*OBJECTIVE*.
Track down every line below that holds "points" and copy it.

• • •

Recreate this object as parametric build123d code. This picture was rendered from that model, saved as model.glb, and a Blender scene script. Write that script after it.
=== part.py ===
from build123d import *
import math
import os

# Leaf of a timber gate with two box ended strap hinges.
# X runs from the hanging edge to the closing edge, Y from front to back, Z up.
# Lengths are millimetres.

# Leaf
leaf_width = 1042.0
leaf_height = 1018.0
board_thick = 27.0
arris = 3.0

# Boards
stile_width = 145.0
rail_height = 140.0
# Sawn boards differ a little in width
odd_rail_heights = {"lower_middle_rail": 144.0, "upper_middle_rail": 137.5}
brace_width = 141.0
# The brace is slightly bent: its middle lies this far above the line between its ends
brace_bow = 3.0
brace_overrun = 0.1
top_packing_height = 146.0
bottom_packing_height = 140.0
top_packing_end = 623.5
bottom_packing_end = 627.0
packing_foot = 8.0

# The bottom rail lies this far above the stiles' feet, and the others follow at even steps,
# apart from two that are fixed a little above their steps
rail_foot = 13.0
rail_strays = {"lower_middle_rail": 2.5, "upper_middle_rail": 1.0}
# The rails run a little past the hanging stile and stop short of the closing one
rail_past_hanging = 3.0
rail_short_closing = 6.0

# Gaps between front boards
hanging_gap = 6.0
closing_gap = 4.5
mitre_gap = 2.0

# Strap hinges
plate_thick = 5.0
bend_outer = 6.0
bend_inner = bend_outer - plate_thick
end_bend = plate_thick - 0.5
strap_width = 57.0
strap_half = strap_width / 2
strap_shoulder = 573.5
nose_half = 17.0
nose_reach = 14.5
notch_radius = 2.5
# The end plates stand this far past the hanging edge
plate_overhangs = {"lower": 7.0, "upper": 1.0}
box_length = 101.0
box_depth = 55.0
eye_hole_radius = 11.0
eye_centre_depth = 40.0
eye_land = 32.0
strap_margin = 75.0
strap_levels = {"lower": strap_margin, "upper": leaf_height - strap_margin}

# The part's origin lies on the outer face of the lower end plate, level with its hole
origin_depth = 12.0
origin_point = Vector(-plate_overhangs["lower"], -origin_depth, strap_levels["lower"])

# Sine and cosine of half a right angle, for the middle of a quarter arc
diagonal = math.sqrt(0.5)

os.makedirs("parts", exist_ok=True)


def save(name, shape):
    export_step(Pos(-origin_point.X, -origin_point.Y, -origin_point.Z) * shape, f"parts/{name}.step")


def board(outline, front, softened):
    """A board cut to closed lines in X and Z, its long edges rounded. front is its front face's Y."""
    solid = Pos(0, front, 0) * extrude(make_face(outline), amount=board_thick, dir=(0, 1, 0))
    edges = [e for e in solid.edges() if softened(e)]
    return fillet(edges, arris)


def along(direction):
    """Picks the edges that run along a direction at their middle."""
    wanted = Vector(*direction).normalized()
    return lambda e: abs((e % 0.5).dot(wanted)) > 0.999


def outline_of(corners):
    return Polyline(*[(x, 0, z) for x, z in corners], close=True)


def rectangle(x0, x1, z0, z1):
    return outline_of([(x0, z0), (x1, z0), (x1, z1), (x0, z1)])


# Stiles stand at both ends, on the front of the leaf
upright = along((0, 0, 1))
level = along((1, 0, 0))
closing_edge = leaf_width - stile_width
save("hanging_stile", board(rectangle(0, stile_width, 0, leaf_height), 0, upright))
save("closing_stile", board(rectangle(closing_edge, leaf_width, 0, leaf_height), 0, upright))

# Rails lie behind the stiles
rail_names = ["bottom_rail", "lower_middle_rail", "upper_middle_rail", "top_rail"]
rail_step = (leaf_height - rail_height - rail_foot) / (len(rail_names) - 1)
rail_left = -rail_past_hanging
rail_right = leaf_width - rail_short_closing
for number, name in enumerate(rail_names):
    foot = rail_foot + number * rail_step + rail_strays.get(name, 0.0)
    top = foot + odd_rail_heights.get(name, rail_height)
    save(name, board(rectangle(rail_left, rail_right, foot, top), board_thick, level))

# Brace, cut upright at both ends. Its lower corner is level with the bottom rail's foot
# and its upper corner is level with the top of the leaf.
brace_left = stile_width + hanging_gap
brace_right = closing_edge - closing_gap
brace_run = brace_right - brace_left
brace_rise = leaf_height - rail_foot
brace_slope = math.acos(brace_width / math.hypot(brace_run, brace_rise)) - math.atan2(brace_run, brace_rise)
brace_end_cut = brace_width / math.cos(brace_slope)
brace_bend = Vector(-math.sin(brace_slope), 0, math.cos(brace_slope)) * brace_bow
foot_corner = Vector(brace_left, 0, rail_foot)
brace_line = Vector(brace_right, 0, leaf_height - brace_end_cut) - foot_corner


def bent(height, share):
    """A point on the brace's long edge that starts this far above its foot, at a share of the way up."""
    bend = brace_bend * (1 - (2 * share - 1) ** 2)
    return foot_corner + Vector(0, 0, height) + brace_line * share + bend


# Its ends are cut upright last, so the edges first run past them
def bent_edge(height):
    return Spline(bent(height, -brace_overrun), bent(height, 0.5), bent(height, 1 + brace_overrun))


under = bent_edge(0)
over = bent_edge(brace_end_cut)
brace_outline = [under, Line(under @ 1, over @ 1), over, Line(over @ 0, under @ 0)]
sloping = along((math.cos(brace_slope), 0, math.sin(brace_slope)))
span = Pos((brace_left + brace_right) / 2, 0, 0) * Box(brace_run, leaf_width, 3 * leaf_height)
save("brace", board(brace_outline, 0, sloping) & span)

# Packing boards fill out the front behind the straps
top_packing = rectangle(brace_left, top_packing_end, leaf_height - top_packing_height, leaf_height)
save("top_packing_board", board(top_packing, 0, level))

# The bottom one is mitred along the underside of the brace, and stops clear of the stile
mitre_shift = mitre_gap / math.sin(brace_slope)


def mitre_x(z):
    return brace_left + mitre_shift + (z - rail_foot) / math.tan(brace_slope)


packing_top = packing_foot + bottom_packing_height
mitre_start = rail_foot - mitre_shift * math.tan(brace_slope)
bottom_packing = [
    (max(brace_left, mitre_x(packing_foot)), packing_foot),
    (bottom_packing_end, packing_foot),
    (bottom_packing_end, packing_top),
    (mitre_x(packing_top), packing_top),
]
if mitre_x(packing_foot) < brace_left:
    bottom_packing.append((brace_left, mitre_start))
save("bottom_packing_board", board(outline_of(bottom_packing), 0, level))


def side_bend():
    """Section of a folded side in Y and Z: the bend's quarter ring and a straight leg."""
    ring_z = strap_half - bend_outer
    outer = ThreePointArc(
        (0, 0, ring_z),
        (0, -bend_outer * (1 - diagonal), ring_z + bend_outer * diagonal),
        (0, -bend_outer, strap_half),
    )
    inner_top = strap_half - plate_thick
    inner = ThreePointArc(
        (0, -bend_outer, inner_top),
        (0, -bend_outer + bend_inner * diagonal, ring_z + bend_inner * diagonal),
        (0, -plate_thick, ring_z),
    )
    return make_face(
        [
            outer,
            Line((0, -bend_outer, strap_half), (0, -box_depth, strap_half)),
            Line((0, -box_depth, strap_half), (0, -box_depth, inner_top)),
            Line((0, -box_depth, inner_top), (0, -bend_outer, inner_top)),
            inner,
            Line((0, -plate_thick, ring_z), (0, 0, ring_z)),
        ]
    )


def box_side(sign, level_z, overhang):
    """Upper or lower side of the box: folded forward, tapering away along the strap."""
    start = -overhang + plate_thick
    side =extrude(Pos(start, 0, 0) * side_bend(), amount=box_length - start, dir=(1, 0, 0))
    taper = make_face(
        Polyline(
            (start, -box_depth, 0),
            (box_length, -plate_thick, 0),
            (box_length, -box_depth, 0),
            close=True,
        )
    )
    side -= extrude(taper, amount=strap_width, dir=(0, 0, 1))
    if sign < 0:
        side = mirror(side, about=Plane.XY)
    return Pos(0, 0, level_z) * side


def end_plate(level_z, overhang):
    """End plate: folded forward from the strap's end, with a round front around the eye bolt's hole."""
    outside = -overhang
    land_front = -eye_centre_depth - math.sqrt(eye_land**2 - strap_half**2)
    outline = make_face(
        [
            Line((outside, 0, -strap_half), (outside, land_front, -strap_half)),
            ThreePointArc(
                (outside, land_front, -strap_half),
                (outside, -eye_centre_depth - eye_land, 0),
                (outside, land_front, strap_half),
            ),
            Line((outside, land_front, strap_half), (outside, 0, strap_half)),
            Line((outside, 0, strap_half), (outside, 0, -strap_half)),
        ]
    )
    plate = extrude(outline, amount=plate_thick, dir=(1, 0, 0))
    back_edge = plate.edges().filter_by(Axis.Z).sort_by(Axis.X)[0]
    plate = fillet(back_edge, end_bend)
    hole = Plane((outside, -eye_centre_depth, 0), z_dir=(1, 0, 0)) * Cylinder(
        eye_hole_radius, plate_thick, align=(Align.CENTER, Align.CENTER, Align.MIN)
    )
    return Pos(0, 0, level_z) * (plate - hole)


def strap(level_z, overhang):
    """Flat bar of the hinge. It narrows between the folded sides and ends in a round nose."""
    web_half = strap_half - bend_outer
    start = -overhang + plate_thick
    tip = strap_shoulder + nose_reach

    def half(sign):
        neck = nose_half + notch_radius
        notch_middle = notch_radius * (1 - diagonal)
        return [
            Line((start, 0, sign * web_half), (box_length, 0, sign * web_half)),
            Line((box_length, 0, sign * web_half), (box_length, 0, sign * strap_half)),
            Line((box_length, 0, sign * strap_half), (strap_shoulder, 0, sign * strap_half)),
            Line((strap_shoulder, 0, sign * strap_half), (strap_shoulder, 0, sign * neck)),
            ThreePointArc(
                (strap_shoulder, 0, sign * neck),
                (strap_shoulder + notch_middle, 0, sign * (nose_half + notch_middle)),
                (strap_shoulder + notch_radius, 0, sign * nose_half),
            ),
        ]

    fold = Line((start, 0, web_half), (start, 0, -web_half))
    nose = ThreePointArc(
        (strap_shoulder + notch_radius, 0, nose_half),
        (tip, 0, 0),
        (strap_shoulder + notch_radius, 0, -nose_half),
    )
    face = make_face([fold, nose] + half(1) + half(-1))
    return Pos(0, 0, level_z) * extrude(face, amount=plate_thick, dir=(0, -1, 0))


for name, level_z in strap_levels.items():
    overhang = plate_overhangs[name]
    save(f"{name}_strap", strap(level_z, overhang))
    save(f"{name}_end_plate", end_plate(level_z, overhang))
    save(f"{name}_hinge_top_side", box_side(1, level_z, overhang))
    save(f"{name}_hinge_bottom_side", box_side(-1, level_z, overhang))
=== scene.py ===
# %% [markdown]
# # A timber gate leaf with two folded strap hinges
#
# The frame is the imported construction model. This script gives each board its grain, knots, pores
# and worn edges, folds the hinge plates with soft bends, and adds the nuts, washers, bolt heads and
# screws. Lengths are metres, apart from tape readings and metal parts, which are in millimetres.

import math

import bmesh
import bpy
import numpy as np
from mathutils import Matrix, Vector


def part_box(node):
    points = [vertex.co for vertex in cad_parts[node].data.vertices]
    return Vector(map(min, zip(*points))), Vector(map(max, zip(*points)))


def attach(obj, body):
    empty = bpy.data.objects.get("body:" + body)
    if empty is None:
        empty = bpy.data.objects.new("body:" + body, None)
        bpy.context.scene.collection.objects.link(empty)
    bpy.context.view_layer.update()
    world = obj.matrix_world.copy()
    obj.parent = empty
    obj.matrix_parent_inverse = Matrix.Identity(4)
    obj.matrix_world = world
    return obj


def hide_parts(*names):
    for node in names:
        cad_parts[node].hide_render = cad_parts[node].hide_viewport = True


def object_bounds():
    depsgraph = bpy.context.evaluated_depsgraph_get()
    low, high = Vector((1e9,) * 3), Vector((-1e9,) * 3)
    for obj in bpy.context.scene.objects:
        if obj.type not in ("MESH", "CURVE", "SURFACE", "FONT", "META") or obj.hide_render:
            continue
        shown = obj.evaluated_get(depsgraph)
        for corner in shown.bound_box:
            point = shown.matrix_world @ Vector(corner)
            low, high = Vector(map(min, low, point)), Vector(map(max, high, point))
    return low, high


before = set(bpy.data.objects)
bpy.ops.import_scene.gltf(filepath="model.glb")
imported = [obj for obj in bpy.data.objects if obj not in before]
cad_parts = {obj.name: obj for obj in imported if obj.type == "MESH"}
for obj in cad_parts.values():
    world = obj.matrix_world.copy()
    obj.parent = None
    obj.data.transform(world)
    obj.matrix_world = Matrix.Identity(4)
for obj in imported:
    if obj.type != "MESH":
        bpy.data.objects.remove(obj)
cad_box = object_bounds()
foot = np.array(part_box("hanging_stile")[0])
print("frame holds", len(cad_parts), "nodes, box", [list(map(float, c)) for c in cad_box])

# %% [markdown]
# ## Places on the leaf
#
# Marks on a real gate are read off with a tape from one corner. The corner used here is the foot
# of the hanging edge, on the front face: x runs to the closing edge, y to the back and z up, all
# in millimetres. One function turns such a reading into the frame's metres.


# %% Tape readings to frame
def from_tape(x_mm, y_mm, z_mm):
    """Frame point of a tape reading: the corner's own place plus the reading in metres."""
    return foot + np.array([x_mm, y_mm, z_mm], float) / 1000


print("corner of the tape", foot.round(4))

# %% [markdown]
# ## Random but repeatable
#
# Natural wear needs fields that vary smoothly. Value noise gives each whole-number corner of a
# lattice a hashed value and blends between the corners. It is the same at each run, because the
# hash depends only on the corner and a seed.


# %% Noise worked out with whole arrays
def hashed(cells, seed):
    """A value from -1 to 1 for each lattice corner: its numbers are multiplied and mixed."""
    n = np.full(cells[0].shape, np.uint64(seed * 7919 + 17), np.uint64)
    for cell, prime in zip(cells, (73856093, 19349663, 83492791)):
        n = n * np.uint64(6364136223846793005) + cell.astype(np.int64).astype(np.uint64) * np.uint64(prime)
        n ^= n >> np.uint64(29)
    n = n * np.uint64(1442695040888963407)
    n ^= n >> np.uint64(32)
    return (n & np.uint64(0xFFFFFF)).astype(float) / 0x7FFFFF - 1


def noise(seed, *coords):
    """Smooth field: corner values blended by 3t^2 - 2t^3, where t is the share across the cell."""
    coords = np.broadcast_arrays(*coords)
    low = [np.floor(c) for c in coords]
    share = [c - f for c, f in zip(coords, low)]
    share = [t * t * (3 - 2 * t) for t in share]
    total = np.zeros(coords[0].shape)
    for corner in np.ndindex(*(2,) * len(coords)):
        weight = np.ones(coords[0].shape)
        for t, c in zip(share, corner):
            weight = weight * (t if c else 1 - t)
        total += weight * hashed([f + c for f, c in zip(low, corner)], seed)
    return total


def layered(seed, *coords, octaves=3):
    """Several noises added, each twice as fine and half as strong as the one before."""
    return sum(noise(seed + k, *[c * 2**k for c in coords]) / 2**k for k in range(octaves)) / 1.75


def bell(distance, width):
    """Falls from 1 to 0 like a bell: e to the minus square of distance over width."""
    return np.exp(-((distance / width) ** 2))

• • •

*WRITTEN ANSWER*.
    points = [vertex.co for vertex in cad_parts[node].data.vertices]
    return Vector(map(min, zip(*points))), Vector(map(max, zip(*points)))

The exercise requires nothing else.